Covid: sortie de crise à risque pour les très petites entreprises en Guadeloupe
Les aides publiques ont limité l'impact de la pandémie pour un certain nombre d'entreprises guadeloupéennes, mais la sortie de crise s'annonce risquée pour le réseau de très petites entreprises de l'île, qui avaient déjà d'importantes dettes sociale et fiscale.
Publié : 28 mai 2021 à 12h47 par Tropiques FM avec L'AFP
"C'est catastrophique", résume Bernard Dressayre, propriétaire de cinq gîtes à Sainte-Anne, dont la location, l'unique activité familiale, est à l'arrêt depuis les restrictions aux voyages --limités aux seuls motifs impérieux-- imposées début 2020 en Guadeloupe.
"On est quatre à manger et il faut payer toutes les charges", témoigne ce patron, obligé de faire "des sacrifices". Il souhaiterait un maintien des aides, même réduites, jusqu'au redémarrage complet de l'économie.
En Guadeloupe, l'accès au prêt garanti par l'État et au chômage partiel a limité la perte d'emploi et le nombre de défaillances sur l'année 2020, selon le rapport de l'Institut d'émission des départements d'Outre-mer.

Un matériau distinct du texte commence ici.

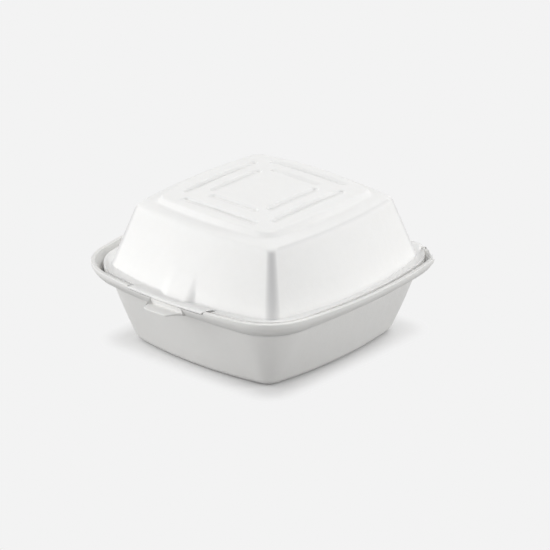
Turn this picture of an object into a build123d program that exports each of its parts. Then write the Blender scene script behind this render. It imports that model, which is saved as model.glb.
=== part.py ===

Mais ces résultats cachent une réalité plus complexe pour les 43.000 établissements, "formés à 92% par des très petites entreprises", explique le vice-président du Medef local, Jacques Fayel, "des TPE avec souvent des capitaux propres largement insuffisants".
Il fait état "de grosses difficultés, avec des dettes sociale et fiscale proportionnellement plus importantes sur le tissu économique local que dans l'Hexagone". Et "nombre de ces entreprises n'ont pas pu avoir accès aux aides puisqu'elles n'étaient pas à jour", note-t-il.

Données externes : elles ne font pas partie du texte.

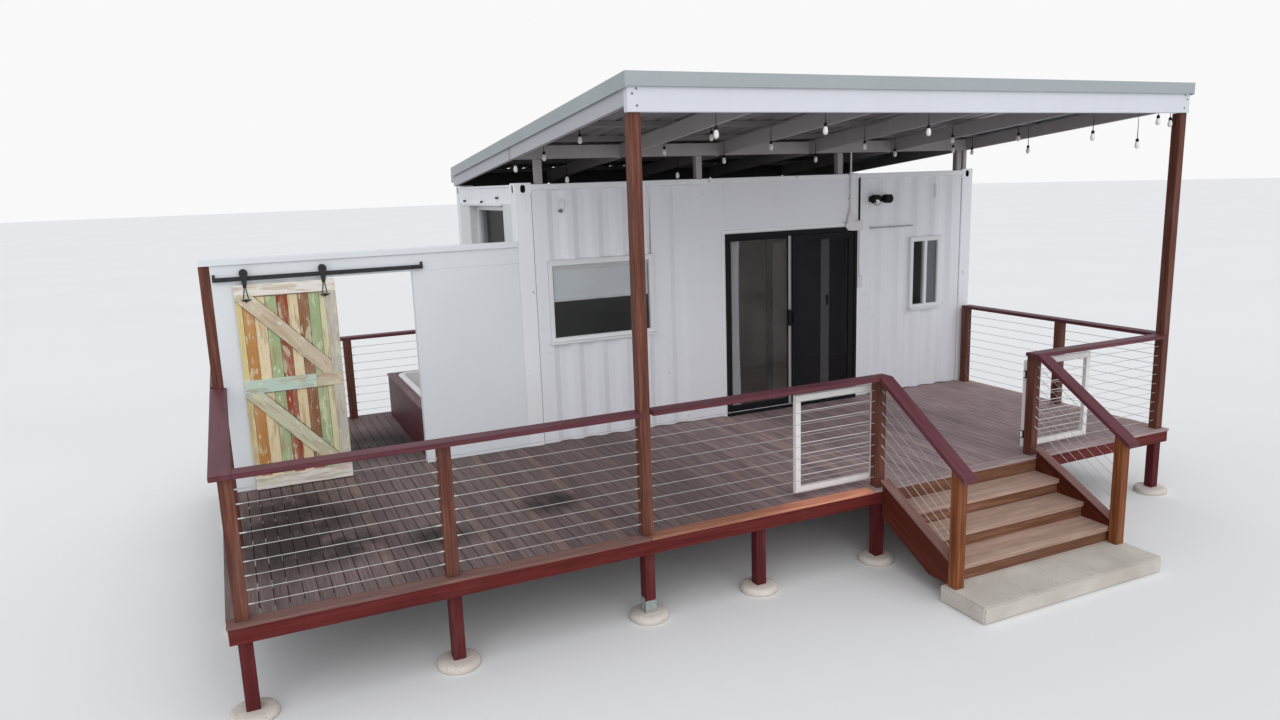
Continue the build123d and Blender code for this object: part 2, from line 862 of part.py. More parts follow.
wire_heights = [z_deck + wire_first + row * wire_spacing for row in range(wire_count)]


def wires_along_x(start, end, y):
    for z in wire_heights:
        wire((start, y, z), (end, y, z))


def wires_along_y(start, end, x):
    for z in wire_heights:
        wire((x, start, z), (x, end, z))


with BuildPart() as wires_front_left:
    wires_along_x(x_first + half_post, x_left + second_post - half_post, y_posts)
    wires_along_x(x_left + second_post + half_post, x_roof_left - half_post, y_posts)
    wires_along_x(x_roof_left + half_post, x_stair_left - half_post, y_posts)

with BuildPart() as wires_front_right:
    wires_along_x(x_stair_right + half_post, x_roof_right - half_post, y_posts)

with BuildPart() as wires_left:
    wires_along_y(y_posts + half_post, y_left_middle - half_post, x_first)
    wires_along_y(y_left_middle + half_post, y_front, x_first)
    wires_along_y(y_front + screen_thickness, y_side_middle - half_post, x_first)
    wires_along_y(y_side_middle + half_post, y_rear - half_post, x_first)

with BuildPart() as wires_right:
    wires_along_y(y_posts + half_post, y_right_middle - half_post, x_last)
    wires_along_y(y_right_middle + half_post, y_right_end - half_post, x_last)

with BuildPart() as wires_rear:
    wires_along_x(x_first + half_post, x_rear_middle - half_post, y_rear)
    wires_along_x(x_rear_middle + half_post, x_rear_right - half_post, y_rear)


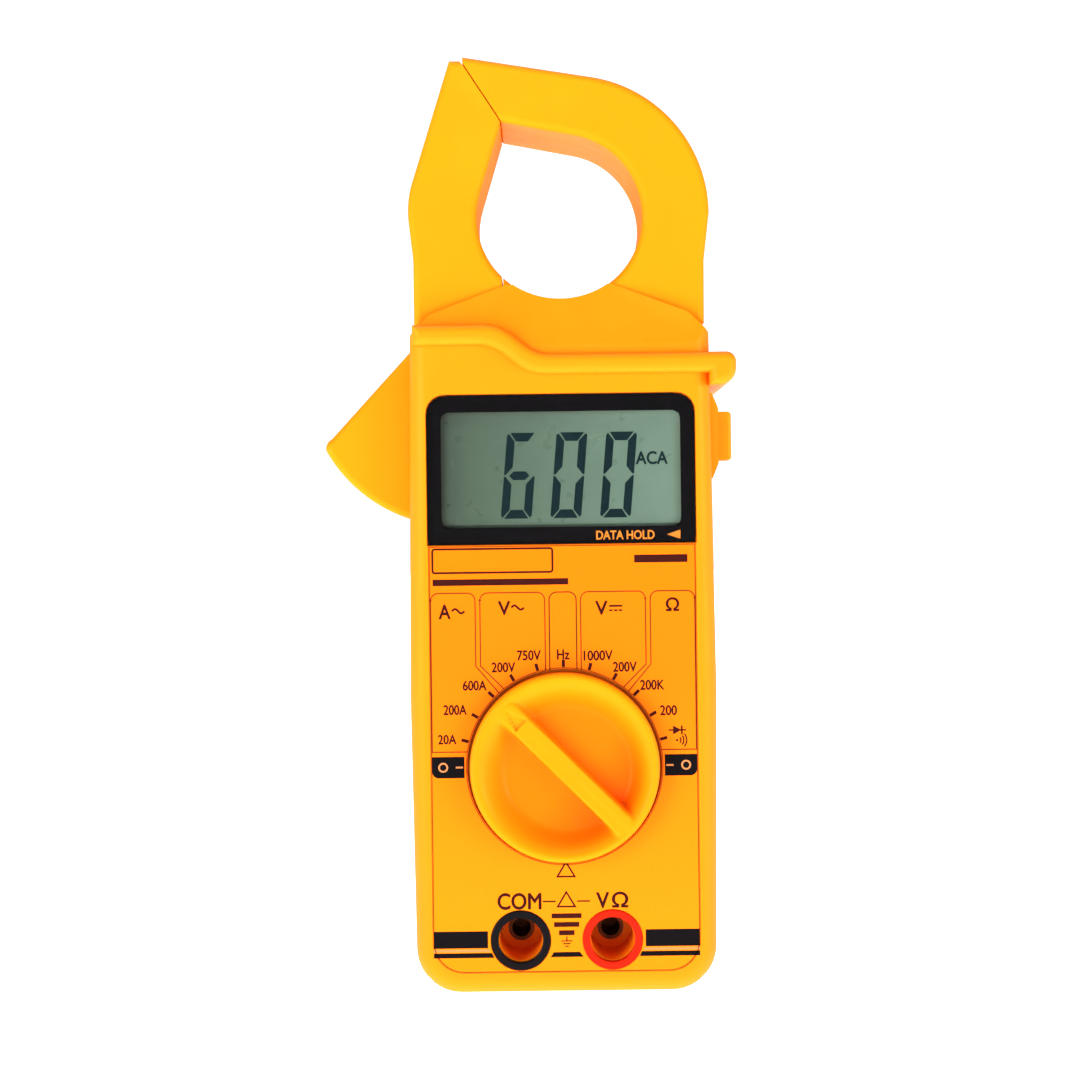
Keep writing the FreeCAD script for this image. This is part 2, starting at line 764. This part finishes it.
def display_window():
    body = new_body("display_window")
    plate = round_box("bezel_half_width", "bezel_bottom", "bezel_top", high="bezel_corner - 0.1")
    grow(body, drawn(body, [plate], height="half_depth - lens_thickness + 0.02"), "lens_thickness - 0.02")
    soften(body, "0.25", lambda e: lies_at_y(e, -value("half_depth")), kind="Chamfer")
    return body


def display_glass():
    body = new_body("display_glass")
    back_sheet = box_corners("-glass_half_width", "glass_bottom", "glass_half_width", "glass_top")
    face = "inner_face - display_gap"
    grow(body, drawn(body, [back_sheet], height=f"{face} - glass_thickness"), "glass_thickness / 2")
    front_sheet = box_corners("-glass_half_width", "glass_bottom + 2.5", "glass_half_width", "glass_top")
    grow(body, drawn(body, [front_sheet], height=f"{face} - glass_thickness / 2"), "glass_thickness / 2")
    return body


def display_frame():
    body = new_body("display_frame")
    rim = box_corners("-glass_half_width - 2", "glass_bottom - 1.6",
                      "glass_half_width + 2", "glass_top + 1.4")
    grow(body, drawn(body, [rim], height="board_front + 0.05"), "inner_face - board_front - 0.15")
    seat = box_corners("-glass_half_width - 0.15", "glass_bottom - 0.15",
                       "glass_half_width + 0.15", "glass_top + 0.15")
    cut(body, drawn(body, [seat], height="half_depth"), "half_depth - board_front - 2.2", back=True)
    way = box_corners("-glass_half_width + 1.5", "glass_bottom + 0.4",
                      "glass_half_width - 1.5", "glass_bottom + 2.8")
    cut(body, drawn(body, [way], height="half_depth"), "half_depth", back=True)
    return body


def contact_strip():
    """The striped rubber strip that joins the glass to the board."""
    return block("contact_strip", "-glass_half_width + 1.8", "-inner_face + display_gap + glass_thickness",
                 "glass_bottom + 0.6", "glass_half_width - 1.8", "-board_front", "glass_bottom + 2.4")


def circuit_board():
    body = new_body("circuit_board")
    edge = [("-board_half_width", "board_bottom"), ("board_half_width", "board_bottom"),
            ("board_half_width", "board_top"), ("-board_half_width + 4", "board_top"),
            ("-board_half_width", "board_top - 4")]
    holes = [(x, z, "screw_radius + 0.2") for x in ("-post_x", "post_x")
             for z in ("post_low_z", "post_high_z")]
    grow(body, drawn(body, [edge], holes + [("0", "knob_z", "3")], height="board_back"), "board_thickness")
    return body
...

Selon l'URSSAF, "le pourcentage de cotisants débiteurs a augmenté de 24 points en 2020". Le taux était déjà de 54% en 2019.
Pour le directeur de la Caisse générale de Sécurité sociale de Guadeloupe, Jean Véron, "il faut anticiper la sortie de crise, qui risque d'être plus difficile que la crise elle-même".
"La situation est vraiment préoccupante", insiste Jean-Yves Ramassamy, représentant des socioprofessionnels de l'île qui avaient bloqué la Guadeloupe en février dernier, s'insurgeant contre "la pression sociale et fiscale" en temps de crise.
- "Engrenage infernal" -
Le patron de trois entreprises de BTP, de transports et de collecte des déchets, explique, à titre personnel, ne pas avoir pu "bénéficier des aides, n'ayant pas pu fournir les attestations des charges sociale et fiscale".
"Il n'y a pas de boulot. On a beaucoup d'argent dehors qui ne rentre pas", se justifie-t-il.
Sur l'archipel, les délais de paiements des collectivités locales envers les entreprises contribuent à compliquer la situation. Ce qui forme, selon le vice-président du Medef, "un engrenage infernal".
"Si les entreprises n'ont pas d'attestation fiscale et sociale à jour, elles n'ont pas le droit aux aides", rappelle le directeur régional des finances publiques (DRFIP) de la Guadeloupe et des îles du Nord, Guy Bensaïd, qui assure avoir régularisé beaucoup de structures souhaitant être accompagnées.
"Celles qui étaient inconnues se sont fait connaître, elles ont déposé leur déclaration. Et celles qui avaient des dettes fiscales, on leur a fait des moratoires, ce qui a ouvert leur droit", explique-t-il.
Au total, "175 millions d'euros d'aides ont été distribués à 20.000 entreprises, dont 10% à 20% sont des structures qui ont été régularisées", ajoute M. Bensaïd.
Pour les établissements en règle n'ayant pas encore reçu les aides d'urgence, le directeur de la DRFIP explique avoir instauré des contrôles, dès lors que les montants ont augmenté: "Je ne distribue pas l'argent public à hauteur de 200.000 euros les yeux fermés. Et on a bien fait. On a trouvé de nombreux cas de fraudes au-delà des 400.000 euros. Les filtres ont, c'est vrai, retardé le versement, mais c'est la garantie d'une distribution correcte de l'argent public", conclut-il.
"Les aides publiques ont joué leur rôle" de pare-feu, commente Patrick Oudin, commissaire à la vie des entreprises et au développement productif. Mais il craint désormais la formation "d'entreprises zombies", des sociétés non viables ne devant leur survie qu'à la perfusion d'argent public.